Serving Notice: The most common notice is the 3-day notice to pay rent or quit which the landlord can serve when the tenant has failed to pay rent by the time specified in the lease. Other common notices are the 30-day or 60-day notice to quit which are served when the landlord elects to terminate a month-to-month lease. When terminating a month-to-month lease, however, the landlord must be careful. San Diego County has an eviction control ordinance which limits the landlord’s authority to terminate month-to-month leases and requires certain language in the notice. A 3-day notice to pay rent also has requirements that must be strictly complied with. Failure to abide by those requirements could result in dismissal of the landlord’s case and the landlord having to start over.

A 3-day notice or a 30-day or 60-day notice may be required to initiate an eviction case against a tenant who remains after foreclosure. A 3-day notice is also required when the landlord seeks to evict a tenant who is not complying with other terms of the lease besides the payment of rent. For example, if a tenant has more people living at the property than the lease allows or has pets not permitted by the lease, the landlord may serve a 3-day notice requiring the tenant to comply with the lease or move-out.
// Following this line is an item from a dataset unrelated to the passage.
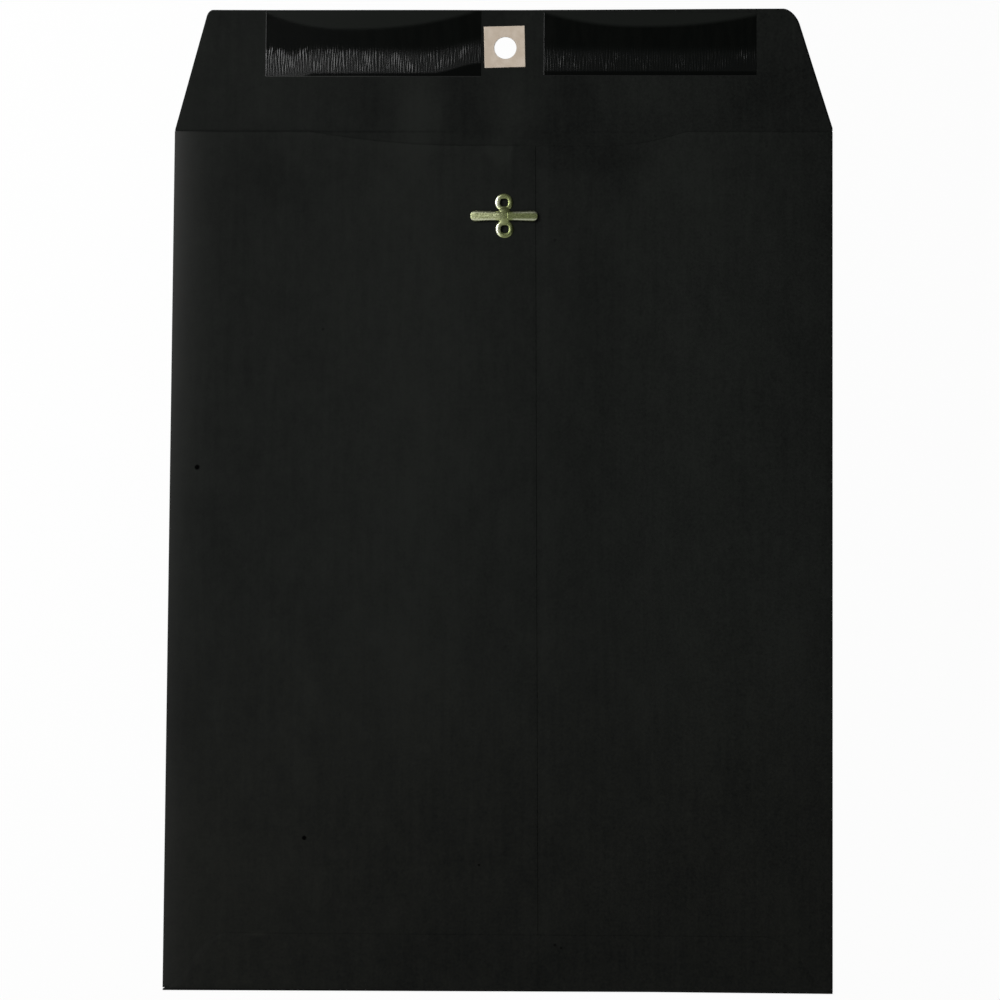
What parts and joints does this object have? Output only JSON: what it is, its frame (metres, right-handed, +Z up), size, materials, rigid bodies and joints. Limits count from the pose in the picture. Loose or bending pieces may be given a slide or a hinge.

The correct notice to use depends upon the facts of each case. If the tenant fails to comply with the notice within the time period contained in it, then the landlord may file an eviction case.

Bear in mind, the law is very strict about the requirements for the content of the notice and the manner of its service on the tenant. Inexperienced landlords can make mistakes on the notice which could result in the landlord having to start over at some later point in the process. If you are not experienced with unlawful detainer cases, you may want to have an attorney prepare and serve the notice.

Filing the Lawsuit: When the period of time set forth in the notice expires-whether it’s 3, 30, or 60 days-and the tenant remains, the landlord is permitted by law to file the eviction case the day after expiration of the notice. Note: If the 3-day notice is for nonpayment of rent, do not accept rent if you want to evict the tenant. Acceptance of rent after expiration of the 3-day notice is a waiver by the landlord of his right to evict based upon that particular default in the payment of rent. If you accept rent, you will have to wait for a future default in rent to evict the tenant.

Once you file the lawsuit, it has to be served on the tenants in a manner authorized by law. When the tenant is served, he has 5 days to file an Answer to the unlawful detainer Complaint. If a lawsuit is necessary, it is strongly recommended that you have a lawyer. Any eviction attorney can tell you stories of sitting in court, watching self-represented landlords fumble through their case presentation, with an inadequate complaint and/or notice, only to have the judge dismiss their case. Worse, if the tenant shows up with a lawyer, the court could give judgment to the tenant and award the tenant his attorney’s fees and costs! In such a circumstance, the landlord will also have to start over and go out of pocket to pay the tenant’s attorney’s fees and costs.

Tenant Response: If the tenant timely files an Answer, the landlord should immediately request that the case be set for trial. By law, the court must set the case for trial within twenty days of the landlord’s request. If the tenant fails to file an Answer, then the landlord should immediately file a request to enter the tenant’s default together with judgment and enforcement papers and all applicable court and Sheriff’s costs so that the lock-out can occur as quickly as possible.

Trial: If the tenant answers the Complaint but then does not vacate the premises, a trial will be necessary. Someone with personal knowledge of the lease and the facts that support eviction will have to be present to testify. This person is usually the property owner or a property manager. At trial, the landlord can obtain judgment for possession of the premises plus all past due rent through the date of trial, costs, and attorney’s fees if authorized by the lease agreement. Once the court gives judgment to the landlord, the process is not over. The landlord must present judgment and enforcement papers to the court and Sheriff that authorize the lock-out.

Issuance and Service of Writ of Possession; Lock-Out: Whether by default judgment or judgment after trial, enforcement of the judgment begins with the landlord obtaining a writ of possession from the court clerk. Essentially, the writ is authorization from the court to the Sheriff to conduct the lock-out. The writ is then given to the Sheriff who serves it, personally or by posting, on the tenant. After service of the writ, the tenant has five days to move-out. If the tenant fails to move out within that time, the Sheriff returns to the premises, removes the tenant and restores possession of the premises in the landlord. The Sheriff gives a receipt for possession to the landlord who is then free to re-rent the premises. Once the lock-out occurs, the tenant no longer has any right to be on the premises and the right of possession is given back to the landlord .

Money Judgment: As stated above, part of the landlord’s remedy in an unlawful detainer action is a money judgment against the tenant for all rent, costs, and attorney’s fees if authorized by a written lease. This money judgment can be collected just like any other judgment. Often times, the judgment is uncollectible in the near term; the tenant needs some time to get back on his feet before any meaningful collection can occur. In other cases, collection efforts may prove beneficial right away if the tenant has assets or is working. Each case is different. Mr. Burns will collect the money judgment for the Client on a percentage basis.